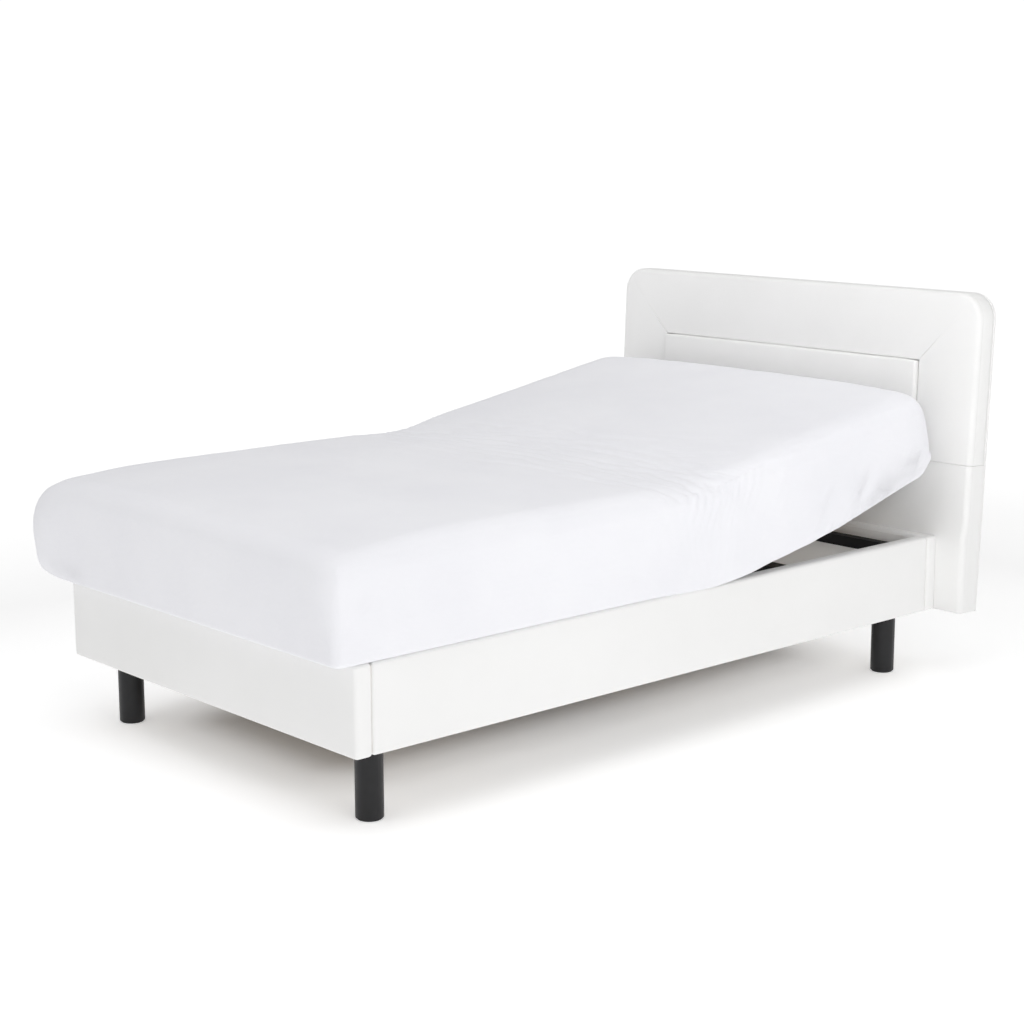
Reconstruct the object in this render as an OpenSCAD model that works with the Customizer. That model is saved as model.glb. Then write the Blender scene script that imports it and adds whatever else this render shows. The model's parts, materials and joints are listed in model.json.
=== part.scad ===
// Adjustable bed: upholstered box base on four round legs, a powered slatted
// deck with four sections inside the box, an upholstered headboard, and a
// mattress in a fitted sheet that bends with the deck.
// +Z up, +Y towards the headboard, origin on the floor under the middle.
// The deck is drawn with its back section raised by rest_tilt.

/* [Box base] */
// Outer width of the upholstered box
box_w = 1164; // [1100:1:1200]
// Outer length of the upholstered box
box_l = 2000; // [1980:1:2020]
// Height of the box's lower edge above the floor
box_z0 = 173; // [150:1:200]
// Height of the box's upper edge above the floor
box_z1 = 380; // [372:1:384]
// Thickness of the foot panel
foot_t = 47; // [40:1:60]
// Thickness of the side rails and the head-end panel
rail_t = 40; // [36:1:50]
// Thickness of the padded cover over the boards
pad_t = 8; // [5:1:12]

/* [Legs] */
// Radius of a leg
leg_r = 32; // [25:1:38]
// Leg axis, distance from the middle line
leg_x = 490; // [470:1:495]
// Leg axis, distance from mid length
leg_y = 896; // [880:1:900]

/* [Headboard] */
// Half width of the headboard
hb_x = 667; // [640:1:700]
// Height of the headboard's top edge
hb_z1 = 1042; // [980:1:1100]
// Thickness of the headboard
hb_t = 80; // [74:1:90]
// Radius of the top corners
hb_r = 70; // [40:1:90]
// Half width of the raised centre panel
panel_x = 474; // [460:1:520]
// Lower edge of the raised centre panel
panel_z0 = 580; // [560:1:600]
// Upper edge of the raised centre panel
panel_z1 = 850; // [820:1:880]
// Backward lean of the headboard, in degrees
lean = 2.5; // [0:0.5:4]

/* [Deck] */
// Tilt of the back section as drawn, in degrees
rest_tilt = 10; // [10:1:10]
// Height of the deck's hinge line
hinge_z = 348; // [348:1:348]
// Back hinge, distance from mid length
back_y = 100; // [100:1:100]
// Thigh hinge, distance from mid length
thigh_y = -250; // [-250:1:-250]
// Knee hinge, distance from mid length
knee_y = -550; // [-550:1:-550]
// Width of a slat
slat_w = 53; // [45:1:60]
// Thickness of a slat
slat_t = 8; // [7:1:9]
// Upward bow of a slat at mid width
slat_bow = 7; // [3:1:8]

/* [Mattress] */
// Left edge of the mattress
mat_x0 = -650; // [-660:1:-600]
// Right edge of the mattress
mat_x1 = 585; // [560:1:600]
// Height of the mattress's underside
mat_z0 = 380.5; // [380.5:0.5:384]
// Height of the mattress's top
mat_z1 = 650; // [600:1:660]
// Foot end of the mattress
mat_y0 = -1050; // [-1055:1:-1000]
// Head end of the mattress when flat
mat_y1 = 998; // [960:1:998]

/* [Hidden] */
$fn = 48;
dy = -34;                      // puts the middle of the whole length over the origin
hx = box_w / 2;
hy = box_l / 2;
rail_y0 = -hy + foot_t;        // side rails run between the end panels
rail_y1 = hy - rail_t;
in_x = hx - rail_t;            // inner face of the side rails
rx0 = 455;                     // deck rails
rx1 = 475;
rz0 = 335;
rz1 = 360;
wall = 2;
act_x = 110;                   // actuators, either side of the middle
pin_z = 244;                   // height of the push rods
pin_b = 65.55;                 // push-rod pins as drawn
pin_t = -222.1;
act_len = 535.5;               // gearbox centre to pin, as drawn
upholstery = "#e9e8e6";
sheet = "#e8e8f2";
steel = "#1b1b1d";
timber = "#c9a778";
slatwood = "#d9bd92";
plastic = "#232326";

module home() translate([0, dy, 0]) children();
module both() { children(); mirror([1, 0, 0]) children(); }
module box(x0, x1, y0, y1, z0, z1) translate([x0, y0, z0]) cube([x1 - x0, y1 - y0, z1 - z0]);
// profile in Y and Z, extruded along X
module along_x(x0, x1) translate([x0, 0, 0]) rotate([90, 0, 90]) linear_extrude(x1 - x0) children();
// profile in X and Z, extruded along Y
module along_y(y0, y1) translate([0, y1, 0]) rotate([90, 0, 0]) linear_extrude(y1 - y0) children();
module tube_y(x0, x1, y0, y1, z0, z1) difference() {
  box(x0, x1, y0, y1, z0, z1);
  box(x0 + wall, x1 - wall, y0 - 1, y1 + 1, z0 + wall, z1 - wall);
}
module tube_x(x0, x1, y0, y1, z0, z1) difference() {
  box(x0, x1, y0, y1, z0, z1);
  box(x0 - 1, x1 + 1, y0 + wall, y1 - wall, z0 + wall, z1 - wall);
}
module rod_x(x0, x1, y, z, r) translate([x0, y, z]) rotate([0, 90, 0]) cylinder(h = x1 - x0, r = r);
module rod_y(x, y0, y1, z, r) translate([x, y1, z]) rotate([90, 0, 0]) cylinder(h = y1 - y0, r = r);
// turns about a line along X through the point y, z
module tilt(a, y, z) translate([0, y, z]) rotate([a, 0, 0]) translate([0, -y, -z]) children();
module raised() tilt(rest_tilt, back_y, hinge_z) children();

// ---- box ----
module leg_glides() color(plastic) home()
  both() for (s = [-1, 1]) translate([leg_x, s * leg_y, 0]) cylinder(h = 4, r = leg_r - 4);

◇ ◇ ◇

= DIRECTIVE =
Give an exact repetition of all the material.

= THE RESULT =
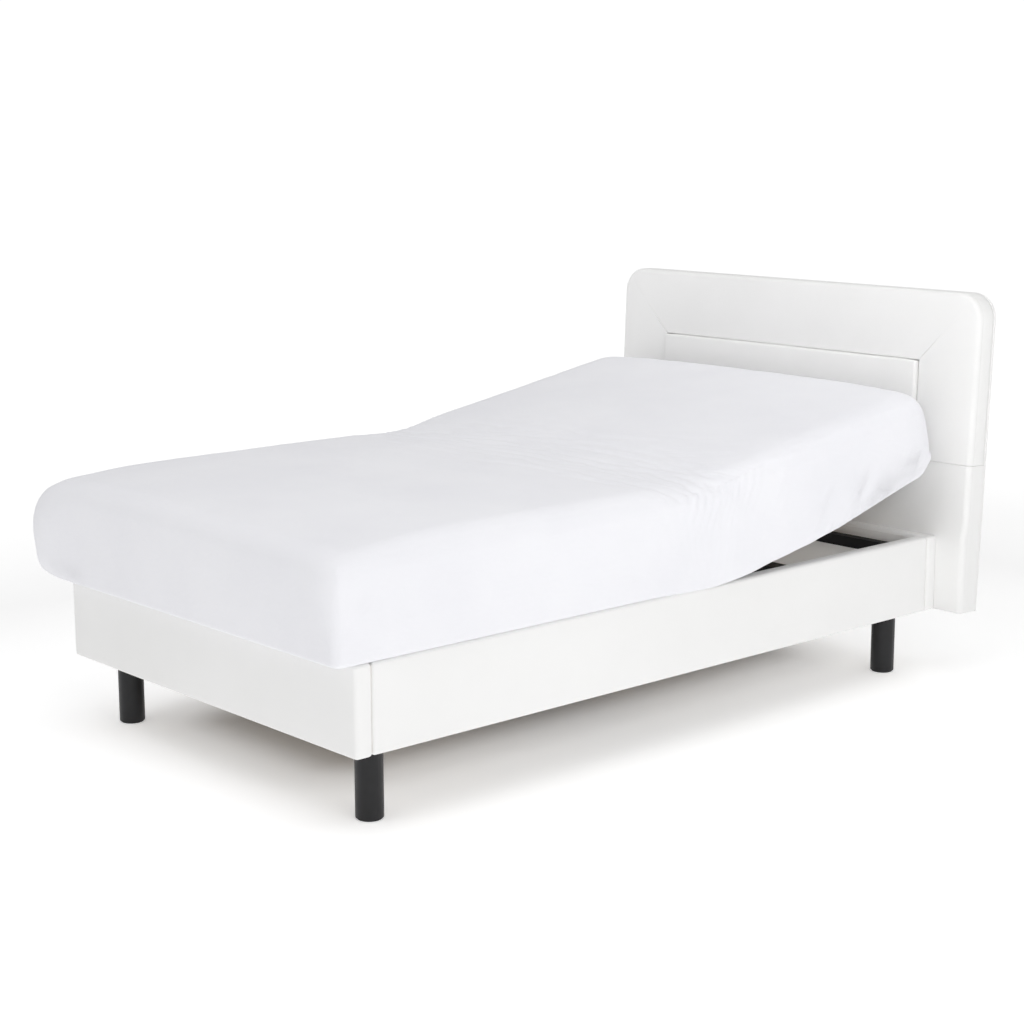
Reconstruct the object in this render as an OpenSCAD model that works with the Customizer. That model is saved as model.glb. Then write the Blender scene script that imports it and adds whatever else this render shows. The model's parts, materials and joints are listed in model.json.
=== part.scad ===
// Adjustable bed: upholstered box base on four round legs, a powered slatted
// deck with four sections inside the box, an upholstered headboard, and a
// mattress in a fitted sheet that bends with the deck.
// +Z up, +Y towards the headboard, origin on the floor under the middle.
// The deck is drawn with its back section raised by rest_tilt.

/* [Box base] */
// Outer width of the upholstered box
box_w = 1164; // [1100:1:1200]
// Outer length of the upholstered box
box_l = 2000; // [1980:1:2020]
// Height of the box's lower edge above the floor
box_z0 = 173; // [150:1:200]
// Height of the box's upper edge above the floor
box_z1 = 380; // [372:1:384]
// Thickness of the foot panel
foot_t = 47; // [40:1:60]
// Thickness of the side rails and the head-end panel
rail_t = 40; // [36:1:50]
// Thickness of the padded cover over the boards
pad_t = 8; // [5:1:12]

/* [Legs] */
// Radius of a leg
leg_r = 32; // [25:1:38]
// Leg axis, distance from the middle line
leg_x = 490; // [470:1:495]
// Leg axis, distance from mid length
leg_y = 896; // [880:1:900]

/* [Headboard] */
// Half width of the headboard
hb_x = 667; // [640:1:700]
// Height of the headboard's top edge
hb_z1 = 1042; // [980:1:1100]
// Thickness of the headboard
hb_t = 80; // [74:1:90]
// Radius of the top corners
hb_r = 70; // [40:1:90]
// Half width of the raised centre panel
panel_x = 474; // [460:1:520]
// Lower edge of the raised centre panel
panel_z0 = 580; // [560:1:600]
// Upper edge of the raised centre panel
panel_z1 = 850; // [820:1:880]
// Backward lean of the headboard, in degrees
lean = 2.5; // [0:0.5:4]

/* [Deck] */
// Tilt of the back section as drawn, in degrees
rest_tilt = 10; // [10:1:10]
// Height of the deck's hinge line
hinge_z = 348; // [348:1:348]
// Back hinge, distance from mid length
back_y = 100; // [100:1:100]
// Thigh hinge, distance from mid length
thigh_y = -250; // [-250:1:-250]
// Knee hinge, distance from mid length
knee_y = -550; // [-550:1:-550]
// Width of a slat
slat_w = 53; // [45:1:60]
// Thickness of a slat
slat_t = 8; // [7:1:9]
// Upward bow of a slat at mid width
slat_bow = 7; // [3:1:8]

/* [Mattress] */
// Left edge of the mattress
mat_x0 = -650; // [-660:1:-600]
// Right edge of the mattress
mat_x1 = 585; // [560:1:600]
// Height of the mattress's underside
mat_z0 = 380.5; // [380.5:0.5:384]
// Height of the mattress's top
mat_z1 = 650; // [600:1:660]
// Foot end of the mattress
mat_y0 = -1050; // [-1055:1:-1000]
// Head end of the mattress when flat
mat_y1 = 998; // [960:1:998]

/* [Hidden] */
$fn = 48;
dy = -34;                      // puts the middle of the whole length over the origin
hx = box_w / 2;
hy = box_l / 2;
rail_y0 = -hy + foot_t;        // side rails run between the end panels
rail_y1 = hy - rail_t;
in_x = hx - rail_t;            // inner face of the side rails
rx0 = 455;                     // deck rails
rx1 = 475;
rz0 = 335;
rz1 = 360;
wall = 2;
act_x = 110;                   // actuators, either side of the middle
pin_z = 244;                   // height of the push rods
pin_b = 65.55;                 // push-rod pins as drawn
pin_t = -222.1;
act_len = 535.5;               // gearbox centre to pin, as drawn
upholstery = "#e9e8e6";
sheet = "#e8e8f2";
steel = "#1b1b1d";
timber = "#c9a778";
slatwood = "#d9bd92";
plastic = "#232326";

module home() translate([0, dy, 0]) children();
module both() { children(); mirror([1, 0, 0]) children(); }
module box(x0, x1, y0, y1, z0, z1) translate([x0, y0, z0]) cube([x1 - x0, y1 - y0, z1 - z0]);
// profile in Y and Z, extruded along X
module along_x(x0, x1) translate([x0, 0, 0]) rotate([90, 0, 90]) linear_extrude(x1 - x0) children();
// profile in X and Z, extruded along Y
module along_y(y0, y1) translate([0, y1, 0]) rotate([90, 0, 0]) linear_extrude(y1 - y0) children();
module tube_y(x0, x1, y0, y1, z0, z1) difference() {
  box(x0, x1, y0, y1, z0, z1);
  box(x0 + wall, x1 - wall, y0 - 1, y1 + 1, z0 + wall, z1 - wall);
}
module tube_x(x0, x1, y0, y1, z0, z1) difference() {
  box(x0, x1, y0, y1, z0, z1);
  box(x0 - 1, x1 + 1, y0 + wall, y1 - wall, z0 + wall, z1 - wall);
}
module rod_x(x0, x1, y, z, r) translate([x0, y, z]) rotate([0, 90, 0]) cylinder(h = x1 - x0, r = r);
module rod_y(x, y0, y1, z, r) translate([x, y1, z]) rotate([90, 0, 0]) cylinder(h = y1 - y0, r = r);
// turns about a line along X through the point y, z
module tilt(a, y, z) translate([0, y, z]) rotate([a, 0, 0]) translate([0, -y, -z]) children();
module raised() tilt(rest_tilt, back_y, hinge_z) children();

// ---- box ----
module leg_glides() color(plastic) home()
  both() for (s = [-1, 1]) translate([leg_x, s * leg_y, 0]) cylinder(h = 4, r = leg_r - 4);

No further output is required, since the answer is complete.